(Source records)
▼
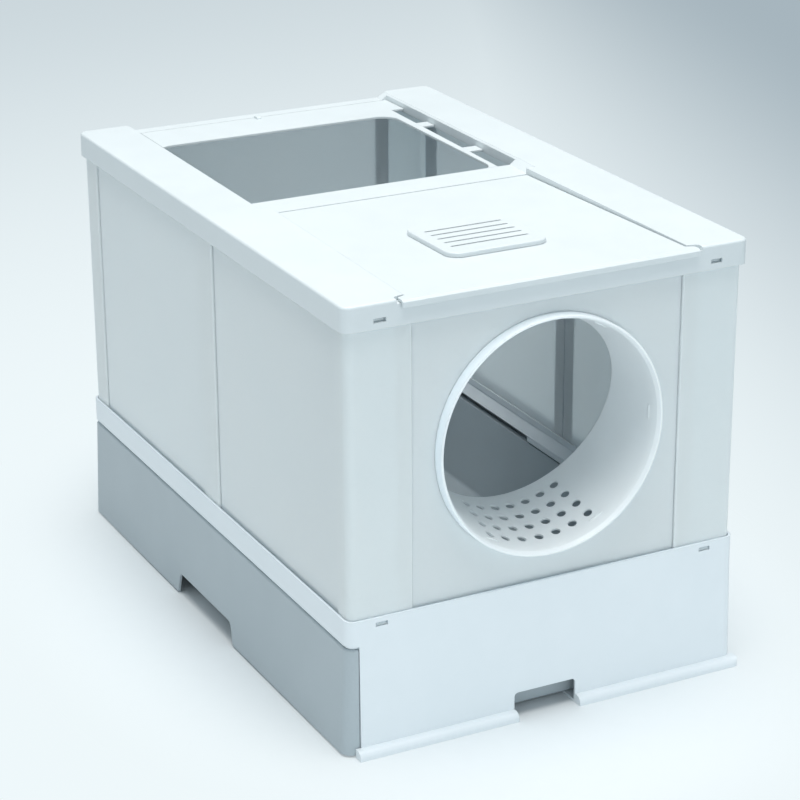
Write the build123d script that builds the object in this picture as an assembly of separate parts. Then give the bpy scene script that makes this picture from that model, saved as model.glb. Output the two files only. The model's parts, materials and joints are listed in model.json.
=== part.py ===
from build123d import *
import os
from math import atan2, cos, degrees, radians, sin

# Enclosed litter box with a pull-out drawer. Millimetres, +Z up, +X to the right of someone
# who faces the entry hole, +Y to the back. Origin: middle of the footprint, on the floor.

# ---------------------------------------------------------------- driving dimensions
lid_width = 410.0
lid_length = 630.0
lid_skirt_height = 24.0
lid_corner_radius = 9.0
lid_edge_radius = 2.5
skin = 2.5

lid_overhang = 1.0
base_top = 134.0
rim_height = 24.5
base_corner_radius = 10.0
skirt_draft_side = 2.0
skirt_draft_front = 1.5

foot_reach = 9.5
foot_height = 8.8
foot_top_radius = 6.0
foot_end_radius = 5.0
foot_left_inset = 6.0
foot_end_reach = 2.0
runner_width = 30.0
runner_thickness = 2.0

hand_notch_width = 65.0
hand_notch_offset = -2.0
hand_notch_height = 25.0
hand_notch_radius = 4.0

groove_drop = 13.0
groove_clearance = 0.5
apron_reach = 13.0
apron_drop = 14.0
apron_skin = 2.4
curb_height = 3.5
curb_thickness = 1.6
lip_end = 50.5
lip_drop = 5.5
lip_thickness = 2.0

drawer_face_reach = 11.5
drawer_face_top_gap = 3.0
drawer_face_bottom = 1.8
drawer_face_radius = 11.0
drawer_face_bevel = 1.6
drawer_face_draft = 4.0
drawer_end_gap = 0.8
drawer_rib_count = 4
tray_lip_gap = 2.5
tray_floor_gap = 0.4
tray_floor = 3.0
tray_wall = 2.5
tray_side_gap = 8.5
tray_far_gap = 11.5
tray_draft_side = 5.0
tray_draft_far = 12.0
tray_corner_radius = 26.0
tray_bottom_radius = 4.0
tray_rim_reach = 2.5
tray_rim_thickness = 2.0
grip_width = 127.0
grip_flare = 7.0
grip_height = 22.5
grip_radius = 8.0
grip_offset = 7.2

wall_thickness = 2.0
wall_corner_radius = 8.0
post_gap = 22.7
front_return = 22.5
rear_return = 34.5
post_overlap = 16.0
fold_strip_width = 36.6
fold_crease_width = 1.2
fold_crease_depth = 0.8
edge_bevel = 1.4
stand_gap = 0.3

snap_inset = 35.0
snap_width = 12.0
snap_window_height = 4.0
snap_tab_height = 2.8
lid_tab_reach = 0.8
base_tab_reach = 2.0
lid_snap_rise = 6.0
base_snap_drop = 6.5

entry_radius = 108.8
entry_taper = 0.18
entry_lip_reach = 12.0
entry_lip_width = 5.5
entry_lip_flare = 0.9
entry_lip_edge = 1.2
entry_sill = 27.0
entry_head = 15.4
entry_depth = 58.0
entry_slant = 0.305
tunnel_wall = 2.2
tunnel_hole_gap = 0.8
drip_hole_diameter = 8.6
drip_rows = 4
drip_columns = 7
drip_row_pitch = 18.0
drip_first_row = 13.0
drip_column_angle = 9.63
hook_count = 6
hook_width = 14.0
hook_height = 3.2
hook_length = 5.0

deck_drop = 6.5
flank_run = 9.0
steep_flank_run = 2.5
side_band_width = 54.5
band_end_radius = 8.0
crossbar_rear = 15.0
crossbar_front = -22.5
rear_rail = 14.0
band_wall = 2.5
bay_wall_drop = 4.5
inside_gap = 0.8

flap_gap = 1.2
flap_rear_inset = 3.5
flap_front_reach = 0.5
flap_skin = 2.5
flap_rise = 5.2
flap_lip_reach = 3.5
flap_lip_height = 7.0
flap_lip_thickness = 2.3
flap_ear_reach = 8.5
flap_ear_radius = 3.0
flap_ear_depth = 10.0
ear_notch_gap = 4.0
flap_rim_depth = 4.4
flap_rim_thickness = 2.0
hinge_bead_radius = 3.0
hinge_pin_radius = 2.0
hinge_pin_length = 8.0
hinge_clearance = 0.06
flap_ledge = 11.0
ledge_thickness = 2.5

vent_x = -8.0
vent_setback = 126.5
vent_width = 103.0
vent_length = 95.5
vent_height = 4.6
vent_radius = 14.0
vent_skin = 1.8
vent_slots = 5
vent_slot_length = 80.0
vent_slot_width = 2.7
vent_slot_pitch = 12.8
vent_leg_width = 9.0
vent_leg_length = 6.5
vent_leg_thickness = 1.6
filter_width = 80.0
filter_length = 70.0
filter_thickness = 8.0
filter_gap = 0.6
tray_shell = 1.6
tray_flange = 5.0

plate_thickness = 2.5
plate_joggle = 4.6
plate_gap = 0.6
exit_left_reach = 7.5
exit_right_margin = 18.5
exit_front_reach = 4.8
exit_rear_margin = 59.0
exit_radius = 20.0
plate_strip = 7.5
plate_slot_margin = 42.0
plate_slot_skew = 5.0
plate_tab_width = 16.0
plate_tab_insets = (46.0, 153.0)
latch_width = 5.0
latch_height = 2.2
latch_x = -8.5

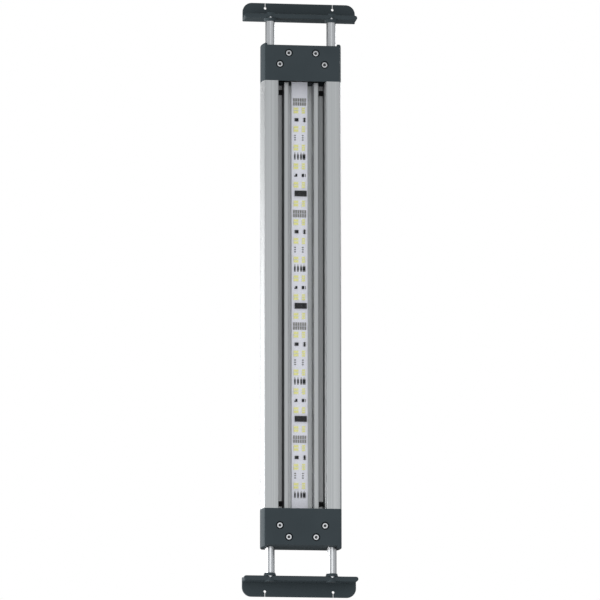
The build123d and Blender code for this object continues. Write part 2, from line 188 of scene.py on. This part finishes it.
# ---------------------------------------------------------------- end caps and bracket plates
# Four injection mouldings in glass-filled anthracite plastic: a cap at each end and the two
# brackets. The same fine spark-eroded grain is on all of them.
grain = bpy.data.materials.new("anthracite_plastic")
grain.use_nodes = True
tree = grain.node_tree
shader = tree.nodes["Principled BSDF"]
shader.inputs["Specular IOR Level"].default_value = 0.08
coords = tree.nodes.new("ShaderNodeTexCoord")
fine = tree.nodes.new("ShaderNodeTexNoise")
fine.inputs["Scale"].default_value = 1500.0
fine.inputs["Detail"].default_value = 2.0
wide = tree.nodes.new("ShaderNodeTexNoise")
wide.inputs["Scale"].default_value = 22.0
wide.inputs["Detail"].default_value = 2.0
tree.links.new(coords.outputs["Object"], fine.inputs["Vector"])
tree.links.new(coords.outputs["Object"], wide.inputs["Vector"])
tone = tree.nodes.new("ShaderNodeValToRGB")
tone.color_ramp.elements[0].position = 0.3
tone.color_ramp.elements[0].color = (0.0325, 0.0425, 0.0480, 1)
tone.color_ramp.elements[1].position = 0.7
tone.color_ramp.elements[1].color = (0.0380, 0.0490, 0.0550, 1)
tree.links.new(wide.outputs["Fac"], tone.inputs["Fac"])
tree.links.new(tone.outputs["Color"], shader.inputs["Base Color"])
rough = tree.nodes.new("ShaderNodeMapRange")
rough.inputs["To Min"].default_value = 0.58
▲
Repeat the listing in full, keeping every line exactly as it is.

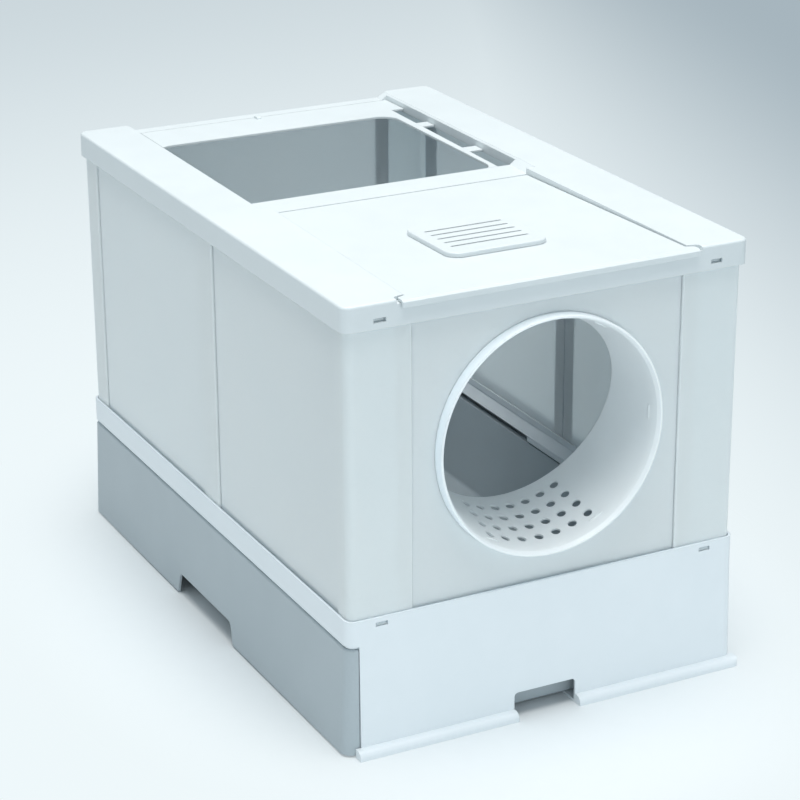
Write the build123d script that builds the object in this picture as an assembly of separate parts. Then give the bpy scene script that makes this picture from that model, saved as model.glb. Output the two files only. The model's parts, materials and joints are listed in model.json.
=== part.py ===
from build123d import *
import os
from math import atan2, cos, degrees, radians, sin

# Enclosed litter box with a pull-out drawer. Millimetres, +Z up, +X to the right of someone
# who faces the entry hole, +Y to the back. Origin: middle of the footprint, on the floor.

# ---------------------------------------------------------------- driving dimensions
lid_width = 410.0
lid_length = 630.0
lid_skirt_height = 24.0
lid_corner_radius = 9.0
lid_edge_radius = 2.5
skin = 2.5

lid_overhang = 1.0
base_top = 134.0
rim_height = 24.5
base_corner_radius = 10.0
skirt_draft_side = 2.0
skirt_draft_front = 1.5

foot_reach = 9.5
foot_height = 8.8
foot_top_radius = 6.0
foot_end_radius = 5.0
foot_left_inset = 6.0
foot_end_reach = 2.0
runner_width = 30.0
runner_thickness = 2.0

hand_notch_width = 65.0
hand_notch_offset = -2.0
hand_notch_height = 25.0
hand_notch_radius = 4.0

groove_drop = 13.0
groove_clearance = 0.5
apron_reach = 13.0
apron_drop = 14.0
apron_skin = 2.4
curb_height = 3.5
curb_thickness = 1.6
lip_end = 50.5
lip_drop = 5.5
lip_thickness = 2.0

drawer_face_reach = 11.5
drawer_face_top_gap = 3.0
drawer_face_bottom = 1.8
drawer_face_radius = 11.0
drawer_face_bevel = 1.6
drawer_face_draft = 4.0
drawer_end_gap = 0.8
drawer_rib_count = 4
tray_lip_gap = 2.5
tray_floor_gap = 0.4
tray_floor = 3.0
tray_wall = 2.5
tray_side_gap = 8.5
tray_far_gap = 11.5
tray_draft_side = 5.0
tray_draft_far = 12.0
tray_corner_radius = 26.0
tray_bottom_radius = 4.0
tray_rim_reach = 2.5
tray_rim_thickness = 2.0
grip_width = 127.0
grip_flare = 7.0
grip_height = 22.5
grip_radius = 8.0
grip_offset = 7.2

wall_thickness = 2.0
wall_corner_radius = 8.0
post_gap = 22.7
front_return = 22.5
rear_return = 34.5
post_overlap = 16.0
fold_strip_width = 36.6
fold_crease_width = 1.2
fold_crease_depth = 0.8
edge_bevel = 1.4
stand_gap = 0.3

snap_inset = 35.0
snap_width = 12.0
snap_window_height = 4.0
snap_tab_height = 2.8
lid_tab_reach = 0.8
base_tab_reach = 2.0
lid_snap_rise = 6.0
base_snap_drop = 6.5

entry_radius = 108.8
entry_taper = 0.18
entry_lip_reach = 12.0
entry_lip_width = 5.5
entry_lip_flare = 0.9
entry_lip_edge = 1.2
entry_sill = 27.0
entry_head = 15.4
entry_depth = 58.0
entry_slant = 0.305
tunnel_wall = 2.2
tunnel_hole_gap = 0.8
drip_hole_diameter = 8.6
drip_rows = 4
drip_columns = 7
drip_row_pitch = 18.0
drip_first_row = 13.0
drip_column_angle = 9.63
hook_count = 6
hook_width = 14.0
hook_height = 3.2
hook_length = 5.0

deck_drop = 6.5
flank_run = 9.0
steep_flank_run = 2.5
side_band_width = 54.5
band_end_radius = 8.0
crossbar_rear = 15.0
crossbar_front = -22.5
rear_rail = 14.0
band_wall = 2.5
bay_wall_drop = 4.5
inside_gap = 0.8

flap_gap = 1.2
flap_rear_inset = 3.5
flap_front_reach = 0.5
flap_skin = 2.5
flap_rise = 5.2
flap_lip_reach = 3.5
flap_lip_height = 7.0
flap_lip_thickness = 2.3
flap_ear_reach = 8.5
flap_ear_radius = 3.0
flap_ear_depth = 10.0
ear_notch_gap = 4.0
flap_rim_depth = 4.4
flap_rim_thickness = 2.0
hinge_bead_radius = 3.0
hinge_pin_radius = 2.0
hinge_pin_length = 8.0
hinge_clearance = 0.06
flap_ledge = 11.0
ledge_thickness = 2.5

vent_x = -8.0
vent_setback = 126.5
vent_width = 103.0
vent_length = 95.5
vent_height = 4.6
vent_radius = 14.0
vent_skin = 1.8
vent_slots = 5
vent_slot_length = 80.0
vent_slot_width = 2.7
vent_slot_pitch = 12.8
vent_leg_width = 9.0
vent_leg_length = 6.5
vent_leg_thickness = 1.6
filter_width = 80.0
filter_length = 70.0
filter_thickness = 8.0
filter_gap = 0.6
tray_shell = 1.6
tray_flange = 5.0

plate_thickness = 2.5
plate_joggle = 4.6
plate_gap = 0.6
exit_left_reach = 7.5
exit_right_margin = 18.5
exit_front_reach = 4.8
exit_rear_margin = 59.0
exit_radius = 20.0
plate_strip = 7.5
plate_slot_margin = 42.0
plate_slot_skew = 5.0
plate_tab_width = 16.0
plate_tab_insets = (46.0, 153.0)
latch_width = 5.0
latch_height = 2.2
latch_x = -8.5

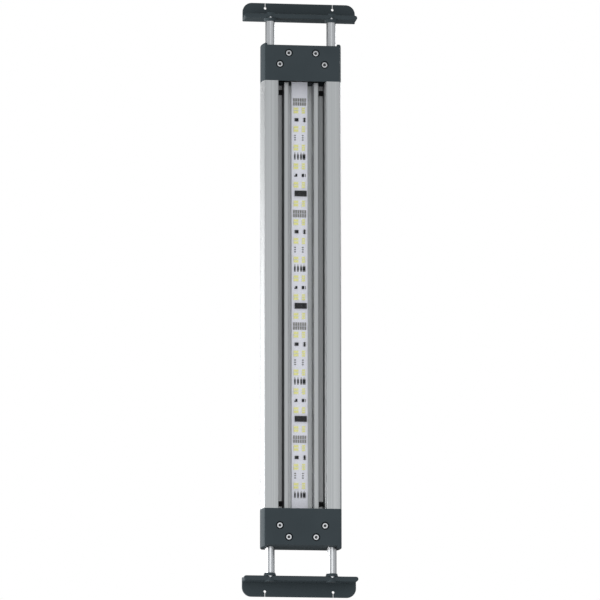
The build123d and Blender code for this object continues. Write part 2, from line 188 of scene.py on. This part finishes it.
# ---------------------------------------------------------------- end caps and bracket plates
# Four injection mouldings in glass-filled anthracite plastic: a cap at each end and the two
# brackets. The same fine spark-eroded grain is on all of them.
grain = bpy.data.materials.new("anthracite_plastic")
grain.use_nodes = True
tree = grain.node_tree
shader = tree.nodes["Principled BSDF"]
shader.inputs["Specular IOR Level"].default_value = 0.08
coords = tree.nodes.new("ShaderNodeTexCoord")
fine = tree.nodes.new("ShaderNodeTexNoise")
fine.inputs["Scale"].default_value = 1500.0
fine.inputs["Detail"].default_value = 2.0
wide = tree.nodes.new("ShaderNodeTexNoise")
wide.inputs["Scale"].default_value = 22.0
wide.inputs["Detail"].default_value = 2.0
tree.links.new(coords.outputs["Object"], fine.inputs["Vector"])
tree.links.new(coords.outputs["Object"], wide.inputs["Vector"])
tone = tree.nodes.new("ShaderNodeValToRGB")
tone.color_ramp.elements[0].position = 0.3
tone.color_ramp.elements[0].color = (0.0325, 0.0425, 0.0480, 1)
tone.color_ramp.elements[1].position = 0.7
tone.color_ramp.elements[1].color = (0.0380, 0.0490, 0.0550, 1)
tree.links.new(wide.outputs["Fac"], tone.inputs["Fac"])
tree.links.new(tone.outputs["Color"], shader.inputs["Base Color"])
rough = tree.nodes.new("ShaderNodeMapRange")
rough.inputs["To Min"].default_value = 0.58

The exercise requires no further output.